Now, if you can prove that this person is telling lies to cause you harm, that is the tort of defamation of character. You can file that claim individually against the manager that made this complaint, but that will not force the company to change your current employment status unless they wish to do so. It's not an employment law method, but a civil court tort law method directly against that person that is defaming you.
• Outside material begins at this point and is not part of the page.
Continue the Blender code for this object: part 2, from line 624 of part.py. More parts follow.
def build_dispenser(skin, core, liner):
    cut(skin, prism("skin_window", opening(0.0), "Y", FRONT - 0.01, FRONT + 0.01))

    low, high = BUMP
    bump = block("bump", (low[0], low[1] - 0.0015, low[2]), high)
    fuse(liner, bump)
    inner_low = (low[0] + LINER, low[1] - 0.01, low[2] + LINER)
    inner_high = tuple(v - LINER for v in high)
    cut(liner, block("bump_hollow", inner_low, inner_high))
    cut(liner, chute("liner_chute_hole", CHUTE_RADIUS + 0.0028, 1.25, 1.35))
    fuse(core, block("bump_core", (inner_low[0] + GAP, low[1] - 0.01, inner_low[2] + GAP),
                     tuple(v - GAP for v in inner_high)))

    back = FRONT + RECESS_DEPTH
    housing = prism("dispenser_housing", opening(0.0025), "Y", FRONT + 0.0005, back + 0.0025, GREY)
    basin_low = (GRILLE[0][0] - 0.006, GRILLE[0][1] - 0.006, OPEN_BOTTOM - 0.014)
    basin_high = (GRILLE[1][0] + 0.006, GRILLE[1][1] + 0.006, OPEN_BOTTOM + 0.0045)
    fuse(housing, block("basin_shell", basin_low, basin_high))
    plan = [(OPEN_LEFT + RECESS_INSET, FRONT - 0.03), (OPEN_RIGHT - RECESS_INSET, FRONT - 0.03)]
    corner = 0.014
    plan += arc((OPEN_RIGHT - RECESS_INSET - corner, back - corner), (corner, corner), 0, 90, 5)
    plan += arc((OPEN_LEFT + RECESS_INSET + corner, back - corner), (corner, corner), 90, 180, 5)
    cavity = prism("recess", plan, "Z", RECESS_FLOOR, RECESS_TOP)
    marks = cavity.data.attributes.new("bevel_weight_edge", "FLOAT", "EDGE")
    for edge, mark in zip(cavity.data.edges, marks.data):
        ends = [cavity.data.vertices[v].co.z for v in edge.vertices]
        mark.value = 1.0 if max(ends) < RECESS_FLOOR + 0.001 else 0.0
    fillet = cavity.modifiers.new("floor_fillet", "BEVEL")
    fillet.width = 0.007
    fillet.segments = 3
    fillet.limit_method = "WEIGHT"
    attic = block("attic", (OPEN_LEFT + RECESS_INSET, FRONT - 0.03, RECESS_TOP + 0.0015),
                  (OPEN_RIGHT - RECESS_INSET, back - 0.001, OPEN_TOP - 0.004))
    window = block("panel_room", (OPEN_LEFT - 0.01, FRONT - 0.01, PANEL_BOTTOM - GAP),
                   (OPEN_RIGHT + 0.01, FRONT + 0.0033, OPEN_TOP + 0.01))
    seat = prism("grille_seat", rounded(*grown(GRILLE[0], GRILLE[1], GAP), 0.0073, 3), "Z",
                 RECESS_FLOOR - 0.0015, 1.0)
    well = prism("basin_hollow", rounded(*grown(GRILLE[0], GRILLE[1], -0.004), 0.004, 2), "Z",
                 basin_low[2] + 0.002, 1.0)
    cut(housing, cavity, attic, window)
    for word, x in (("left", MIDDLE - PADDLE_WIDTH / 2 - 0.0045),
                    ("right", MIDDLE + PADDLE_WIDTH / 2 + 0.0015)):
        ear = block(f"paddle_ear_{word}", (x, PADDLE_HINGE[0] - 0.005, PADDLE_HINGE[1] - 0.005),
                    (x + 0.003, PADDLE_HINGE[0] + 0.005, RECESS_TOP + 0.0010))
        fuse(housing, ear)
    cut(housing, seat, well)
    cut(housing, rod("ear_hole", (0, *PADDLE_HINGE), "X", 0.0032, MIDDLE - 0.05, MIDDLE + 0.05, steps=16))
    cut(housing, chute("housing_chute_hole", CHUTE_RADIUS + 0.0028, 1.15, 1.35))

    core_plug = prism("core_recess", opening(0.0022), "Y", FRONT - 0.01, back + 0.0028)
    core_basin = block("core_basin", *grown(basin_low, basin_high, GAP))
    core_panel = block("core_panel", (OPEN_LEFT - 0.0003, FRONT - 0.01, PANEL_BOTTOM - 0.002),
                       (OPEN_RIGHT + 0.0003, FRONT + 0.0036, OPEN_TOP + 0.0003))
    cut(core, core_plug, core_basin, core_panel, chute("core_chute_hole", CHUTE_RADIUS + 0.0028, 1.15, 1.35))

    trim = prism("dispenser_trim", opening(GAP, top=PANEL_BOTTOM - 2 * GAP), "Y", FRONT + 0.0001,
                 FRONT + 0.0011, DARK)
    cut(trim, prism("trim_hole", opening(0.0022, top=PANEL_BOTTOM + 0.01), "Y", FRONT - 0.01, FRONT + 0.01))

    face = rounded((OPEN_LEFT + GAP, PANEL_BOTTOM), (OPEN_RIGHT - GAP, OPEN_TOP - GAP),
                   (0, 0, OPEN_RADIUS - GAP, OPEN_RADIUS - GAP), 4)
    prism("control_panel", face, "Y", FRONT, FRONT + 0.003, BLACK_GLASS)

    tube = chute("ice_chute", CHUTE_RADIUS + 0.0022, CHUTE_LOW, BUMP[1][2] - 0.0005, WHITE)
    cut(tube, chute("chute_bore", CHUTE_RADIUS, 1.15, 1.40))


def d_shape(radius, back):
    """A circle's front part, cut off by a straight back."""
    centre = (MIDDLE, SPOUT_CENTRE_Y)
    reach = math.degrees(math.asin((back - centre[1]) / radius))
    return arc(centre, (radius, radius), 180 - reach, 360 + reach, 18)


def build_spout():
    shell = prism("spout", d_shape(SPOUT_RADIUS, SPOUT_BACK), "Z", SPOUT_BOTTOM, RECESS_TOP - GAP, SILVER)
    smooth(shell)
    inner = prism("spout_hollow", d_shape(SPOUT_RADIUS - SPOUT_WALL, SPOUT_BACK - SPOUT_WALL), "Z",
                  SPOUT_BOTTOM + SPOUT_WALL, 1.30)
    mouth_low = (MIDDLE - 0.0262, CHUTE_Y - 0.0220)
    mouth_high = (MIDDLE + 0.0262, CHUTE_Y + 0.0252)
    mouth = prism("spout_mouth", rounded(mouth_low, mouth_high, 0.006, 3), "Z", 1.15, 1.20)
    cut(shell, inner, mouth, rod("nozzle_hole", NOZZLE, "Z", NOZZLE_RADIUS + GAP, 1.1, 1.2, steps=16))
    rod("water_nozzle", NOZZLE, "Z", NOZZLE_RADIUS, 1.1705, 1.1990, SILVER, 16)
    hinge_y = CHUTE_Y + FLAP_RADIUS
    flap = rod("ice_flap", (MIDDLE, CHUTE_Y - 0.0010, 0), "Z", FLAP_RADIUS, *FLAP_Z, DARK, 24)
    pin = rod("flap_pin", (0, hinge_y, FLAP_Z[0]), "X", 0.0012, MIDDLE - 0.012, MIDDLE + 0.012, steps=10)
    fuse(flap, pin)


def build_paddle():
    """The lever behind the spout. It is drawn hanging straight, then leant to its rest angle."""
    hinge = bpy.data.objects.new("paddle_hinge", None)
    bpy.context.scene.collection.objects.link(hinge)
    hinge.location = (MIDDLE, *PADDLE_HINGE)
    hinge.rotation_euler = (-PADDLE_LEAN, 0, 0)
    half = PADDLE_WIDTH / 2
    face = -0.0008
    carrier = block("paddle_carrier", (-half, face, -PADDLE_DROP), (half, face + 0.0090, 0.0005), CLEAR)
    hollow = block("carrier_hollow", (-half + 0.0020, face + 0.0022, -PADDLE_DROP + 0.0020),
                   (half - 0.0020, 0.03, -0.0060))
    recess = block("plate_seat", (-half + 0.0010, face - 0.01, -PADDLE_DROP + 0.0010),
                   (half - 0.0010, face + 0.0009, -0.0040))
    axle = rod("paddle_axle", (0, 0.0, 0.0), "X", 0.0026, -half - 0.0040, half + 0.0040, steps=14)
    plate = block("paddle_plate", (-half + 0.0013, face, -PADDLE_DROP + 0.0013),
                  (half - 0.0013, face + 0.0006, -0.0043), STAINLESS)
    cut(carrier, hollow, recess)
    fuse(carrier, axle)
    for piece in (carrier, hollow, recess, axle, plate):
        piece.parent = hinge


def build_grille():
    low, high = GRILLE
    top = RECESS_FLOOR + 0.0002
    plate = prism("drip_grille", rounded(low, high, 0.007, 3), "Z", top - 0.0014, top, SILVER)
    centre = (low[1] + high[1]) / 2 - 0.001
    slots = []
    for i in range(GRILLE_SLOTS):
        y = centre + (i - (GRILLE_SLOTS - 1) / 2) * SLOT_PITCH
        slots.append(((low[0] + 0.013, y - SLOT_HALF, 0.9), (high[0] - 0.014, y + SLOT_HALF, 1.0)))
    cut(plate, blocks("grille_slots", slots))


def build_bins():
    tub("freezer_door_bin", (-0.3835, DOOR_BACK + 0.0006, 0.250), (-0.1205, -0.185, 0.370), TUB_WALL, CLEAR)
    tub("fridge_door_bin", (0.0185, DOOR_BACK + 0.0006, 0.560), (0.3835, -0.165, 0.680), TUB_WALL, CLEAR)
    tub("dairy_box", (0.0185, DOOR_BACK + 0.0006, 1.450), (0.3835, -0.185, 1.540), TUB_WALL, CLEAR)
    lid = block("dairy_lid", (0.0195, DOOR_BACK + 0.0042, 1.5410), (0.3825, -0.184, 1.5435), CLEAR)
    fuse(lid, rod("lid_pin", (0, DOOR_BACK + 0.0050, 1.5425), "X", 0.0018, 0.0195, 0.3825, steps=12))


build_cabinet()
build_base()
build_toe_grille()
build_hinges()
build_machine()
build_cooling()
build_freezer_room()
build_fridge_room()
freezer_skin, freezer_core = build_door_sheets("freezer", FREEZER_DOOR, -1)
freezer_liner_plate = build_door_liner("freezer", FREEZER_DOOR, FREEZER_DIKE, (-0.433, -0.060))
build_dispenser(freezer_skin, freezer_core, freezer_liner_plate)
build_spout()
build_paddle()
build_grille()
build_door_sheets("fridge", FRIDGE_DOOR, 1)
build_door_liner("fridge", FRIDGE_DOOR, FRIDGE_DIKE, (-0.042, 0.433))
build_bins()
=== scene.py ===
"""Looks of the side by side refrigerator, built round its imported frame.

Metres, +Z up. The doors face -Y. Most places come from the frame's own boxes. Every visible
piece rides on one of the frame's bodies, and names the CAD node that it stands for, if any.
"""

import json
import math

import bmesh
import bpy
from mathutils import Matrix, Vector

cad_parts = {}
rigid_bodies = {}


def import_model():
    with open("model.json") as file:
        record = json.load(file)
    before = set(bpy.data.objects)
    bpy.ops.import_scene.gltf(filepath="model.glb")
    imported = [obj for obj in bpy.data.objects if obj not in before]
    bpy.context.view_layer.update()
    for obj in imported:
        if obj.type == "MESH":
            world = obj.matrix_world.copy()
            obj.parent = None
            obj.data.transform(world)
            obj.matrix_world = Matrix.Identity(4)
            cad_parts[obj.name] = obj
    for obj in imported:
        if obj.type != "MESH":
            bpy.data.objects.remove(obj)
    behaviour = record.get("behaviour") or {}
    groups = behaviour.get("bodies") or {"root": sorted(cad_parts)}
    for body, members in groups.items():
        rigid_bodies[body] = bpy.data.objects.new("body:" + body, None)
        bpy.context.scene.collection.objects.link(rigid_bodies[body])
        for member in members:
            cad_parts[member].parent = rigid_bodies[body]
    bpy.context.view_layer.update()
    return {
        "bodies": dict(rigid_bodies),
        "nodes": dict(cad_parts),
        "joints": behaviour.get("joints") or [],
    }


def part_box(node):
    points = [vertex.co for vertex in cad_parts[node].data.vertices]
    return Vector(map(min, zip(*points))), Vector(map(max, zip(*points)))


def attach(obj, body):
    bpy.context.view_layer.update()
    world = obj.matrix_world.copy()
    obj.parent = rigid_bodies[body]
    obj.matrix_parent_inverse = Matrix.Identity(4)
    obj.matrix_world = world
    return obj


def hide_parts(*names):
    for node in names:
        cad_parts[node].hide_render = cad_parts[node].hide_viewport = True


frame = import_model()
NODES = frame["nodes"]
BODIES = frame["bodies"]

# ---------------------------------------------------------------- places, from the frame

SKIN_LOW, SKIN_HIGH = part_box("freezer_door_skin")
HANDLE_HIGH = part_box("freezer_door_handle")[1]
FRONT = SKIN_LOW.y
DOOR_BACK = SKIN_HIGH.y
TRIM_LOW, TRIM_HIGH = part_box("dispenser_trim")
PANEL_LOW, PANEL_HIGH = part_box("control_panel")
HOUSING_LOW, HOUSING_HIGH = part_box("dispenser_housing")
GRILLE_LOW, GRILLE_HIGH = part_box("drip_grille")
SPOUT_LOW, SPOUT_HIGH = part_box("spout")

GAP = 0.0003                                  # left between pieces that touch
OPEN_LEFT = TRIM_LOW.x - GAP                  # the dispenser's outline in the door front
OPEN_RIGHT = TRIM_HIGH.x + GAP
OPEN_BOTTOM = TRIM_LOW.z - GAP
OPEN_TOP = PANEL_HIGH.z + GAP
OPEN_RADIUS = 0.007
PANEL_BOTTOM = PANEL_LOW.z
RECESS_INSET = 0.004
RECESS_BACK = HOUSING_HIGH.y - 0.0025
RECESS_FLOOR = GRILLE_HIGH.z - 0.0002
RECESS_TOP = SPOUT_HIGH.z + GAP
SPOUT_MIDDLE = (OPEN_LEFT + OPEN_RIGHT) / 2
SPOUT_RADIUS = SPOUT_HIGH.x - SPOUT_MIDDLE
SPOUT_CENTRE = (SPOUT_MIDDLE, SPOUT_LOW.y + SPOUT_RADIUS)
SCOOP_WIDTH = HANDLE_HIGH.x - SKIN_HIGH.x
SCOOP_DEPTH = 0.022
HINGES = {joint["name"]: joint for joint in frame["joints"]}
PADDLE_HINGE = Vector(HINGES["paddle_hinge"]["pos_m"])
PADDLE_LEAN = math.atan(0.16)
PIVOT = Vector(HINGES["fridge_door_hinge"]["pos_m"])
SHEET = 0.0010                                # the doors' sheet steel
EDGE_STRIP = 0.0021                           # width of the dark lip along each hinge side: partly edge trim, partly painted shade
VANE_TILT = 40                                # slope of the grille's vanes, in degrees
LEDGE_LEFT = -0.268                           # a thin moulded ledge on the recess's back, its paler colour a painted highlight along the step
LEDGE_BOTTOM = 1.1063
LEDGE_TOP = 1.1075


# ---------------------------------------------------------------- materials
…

As for this employment status, that is going to be a matter of dealing internally within the company.
Allen M., Esq. and 5 other Employment Law Specialists are ready to help you
Customer: replied 3 years ago.
When future potential employers call HR to obtain references, will this potentially be information they can share that would keep me from obtaining employment or shed a bad light on my character as an employee? Do I have a right to have a copy of my employee file as it looks upon the day of my last day of employment and can negative or positive documents be added to my file after my last day of employment?
Expert:  Allen M., Esq. replied 3 years ago.
A former employer can tell future employers anything that is true. Now, because employers don't like the idea of being sued for saying something untrue, they tend to restrict what their HR people can actually say. They might only give dates of employment, position, and they might say whether or not you are rehirable. Rarely would they get into specifics. I just can't tell you what this employer will do.

If they make false statements of fact though, that is defamation. If all they say is "a manager placed a "corrective status" on his file right before he left, that's not a false statement.

North Carolina does not make your employment file your property, as some states do. It is the property of the employer. They only have an obligation to share with you information concerning exposure to chemical and other hazards. Because the file belongs to the employer, they can add documents after you've left.